Nos processos catalogado por Angela em Alagoinhas, 20% pontuavam o uso ou apreensão de armas de fogo ilegais. “Existem muitas apreensões de arma de fogo ilegal. Isso significa que as pessoas têm arma de fogo em casa. Isso acaba sendo uma tendência”, diz.
Na Bahia, entre janeiro de 2018 e janeiro de 2020, 9.063 armas de fogo ilegais foram apreendidas, de acordo com a Secretaria de Segurança Pública do Estado (SSP-BA).
Para Angela Farias, um dos impasses para se ter uma noção profunda e real do contexto de violência doméstica em que está inserido grande parcela da sociedade brasileira é a forma como a catalogação dos dados acontece. Ressalta que os mapas e atlas da violências têm como base os dados registrados pelo Sistema Único de Saúde (SUS).

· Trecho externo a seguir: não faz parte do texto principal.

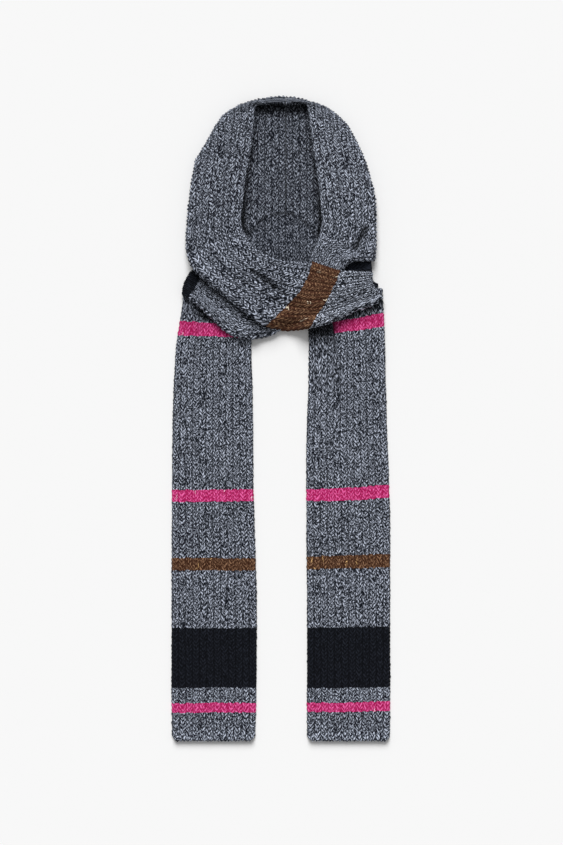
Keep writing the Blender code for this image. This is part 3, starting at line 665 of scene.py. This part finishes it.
def hood_half(name, table, side, creases, materials, seed):
    """Panel from the front edge to the fold at the outline, round it, and the back sheet to the seam."""
    rows = steps(HOOD_RUN, HOOD_ROW)
    places = even_places(HOOD_COLUMNS, table, (("fold_x", "fold_y"), ("edge_x", "edge_y")), rows + 1)
    row = spline(HOOD_COLUMNS, table, places)
    shares = (
        np.linspace(0, 1, steps(PANEL_RUN, FINE) + 1),
        np.linspace(0, 1, steps(TURN_RUN, TURN_STEP) + 1)[1:],
        np.concatenate((np.linspace(0, COVERED_SHARE, steps(COVERED_BACK_RUN, COARSE) + 1)[1:],
                        np.linspace(COVERED_SHARE, 1, steps(SHOWN_BACK_RUN, FINE) + 1)[1:])),
    )
    seam_x = SEAM_X + side * SEAM_GAP / 2
    edge_run = run_lengths(row["edge_x"], row["edge_y"])
    fold_run = run_lengths(row["fold_x"], row["fold_y"])
    grids = []
    for k in range(rows + 1):
        one = {key: values[k] for key, values in row.items()}
        one["base"] = HALF_WALL
        one["tuck"] = math.inf
        seam = np.array((seam_x, one["seam_y"]))
        outer = np.array((one["fold_x"], one["fold_y"]))
        inner = np.array((one["edge_x"], one["edge_y"]))
        if k == rows:
            outer[0] = seam_x
            inner[0] = seam_x
        grids.append(fold_line(one, inner, (inner + outer) / 2, outer, seam, shares))
    points, normals, lengths, share = (np.array([g[k] for g in grids]) for k in range(4))
    x, y = points[..., 0], points[..., 1]
    shows = np.clip(normals[..., 2], 0, 1)
    deep = trough(creases, x, y)
    points[..., 2] -= shows * deep

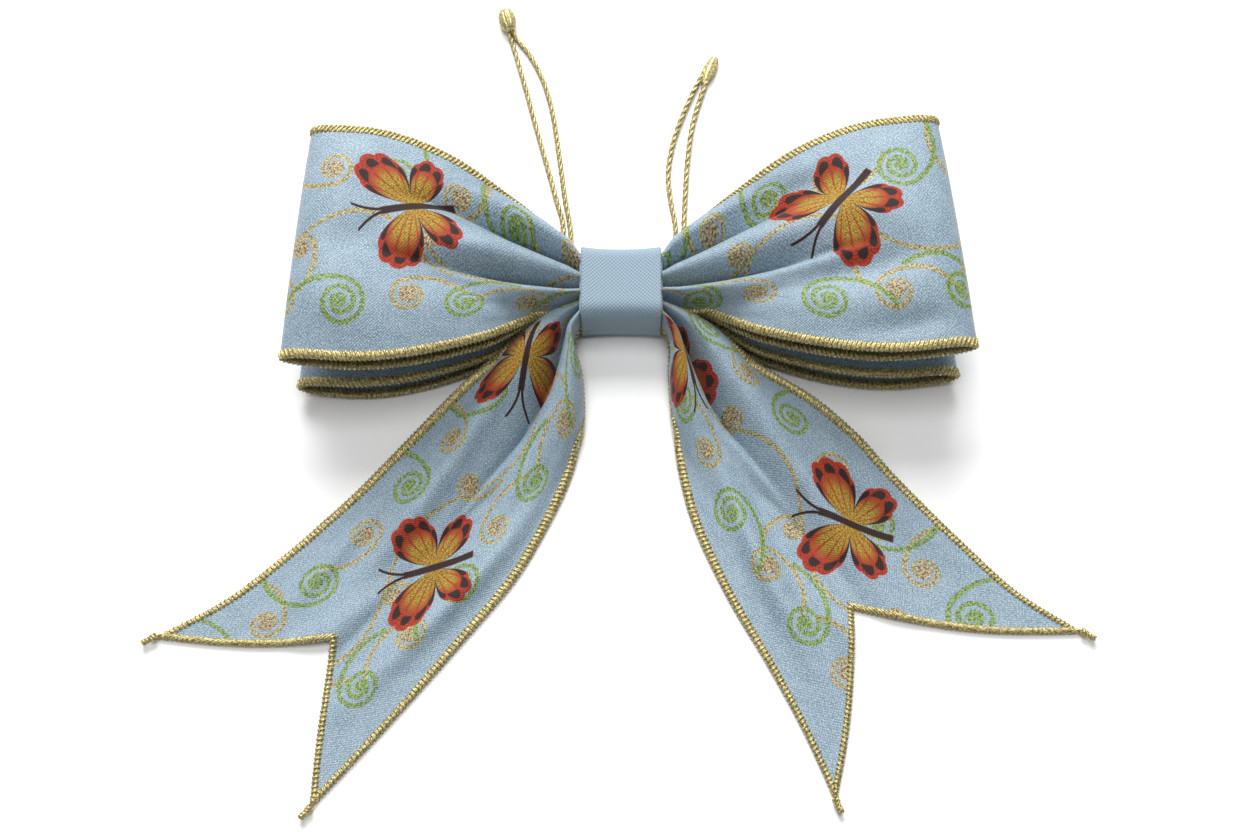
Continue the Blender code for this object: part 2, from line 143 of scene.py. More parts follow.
# How a tail is folded below the band, from its outer to its inner edge:
# (place on the flat ribbon, place across from -1 to 1, height of the soft fold
# and how far down it reaches, further height of the sharp crease at the band)
TAIL_FOLDS = [
    (0.0, -1.0, -3.0, 0.26, 0.0), (7.0, -0.95, 0.4, 0.34, 0.0), (15.0, -0.70, 3.0, 0.42, 0.6),
    (22.0, -0.34, 2.8, 0.46, 0.4), (27.0, -0.08, 0.4, 0.50, -1.2), (30.0, 0.08, -2.6, 0.50, -3.6),
    (32.0, 0.13, -5.0, 0.54, -6.0), (34.0, 0.15, -2.6, 0.50, -3.6), (37.0, 0.22, 1.2, 0.46, 0.2),
    (44.0, 0.50, 4.2, 0.46, 1.6), (51.0, 0.82, 3.8, 0.42, 1.2), (58.0, 1.02, 0.2, 0.36, 0.2),
    (63.5, 0.93, -4.0, 0.26, -0.5)]
# Shares down the tail: its creases and folds are whole up to these, and the
# creases end at the last one
TAIL_CREASE_START = 0.08
TAIL_HOLD_START = 0.12
TAIL_CREASE_REACH = 0.34
NOTCH_ROWS_START = 0.35  # the rows start to follow the notch
TAIL_NARROWING = 0.10  # inside the band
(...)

“O Judiciário não faz a catalogação do crime. Quem faz é o SUS. Dentro desse universo de homicídios baianos, por exemplo, não se tem o percentual exato de feminicídios. Os dados não são verídicos de acordo com a realidade. Se os dados são construídos a partir dos mapas e atlas com base em dados do SUS”, reforça.
Para a pesquisadora, apesar de ser “interessante” a catalogação proposta pelo SUS, algumas arestas ficam em evidência. E explica:
“O SUS faz uma alimentação de dados bastante interessante, só que não cataloga de maneira específica. Cataloga o crime da maneira como foi verificado no sistema de saúde. Por exemplo, uma mulher que foi encontrada assassinada, mas ainda não se sabe quem foi o autor, ela não entra para a numeração porque a autoria é desconhecida”.
“Os dados tinham que ser construídos de acordo com o sistema de Justiça, porém o sistema de Justiça brasileiro não cataloga nada”, enfatiza.
A SSP-BA também não dispõe de um sistema consolidado de dados relativos aos crimes específicos contra a mulher. Os números relativos a homicídios são dispostos de forma geral. Não há dados específicos sobre feminicídios.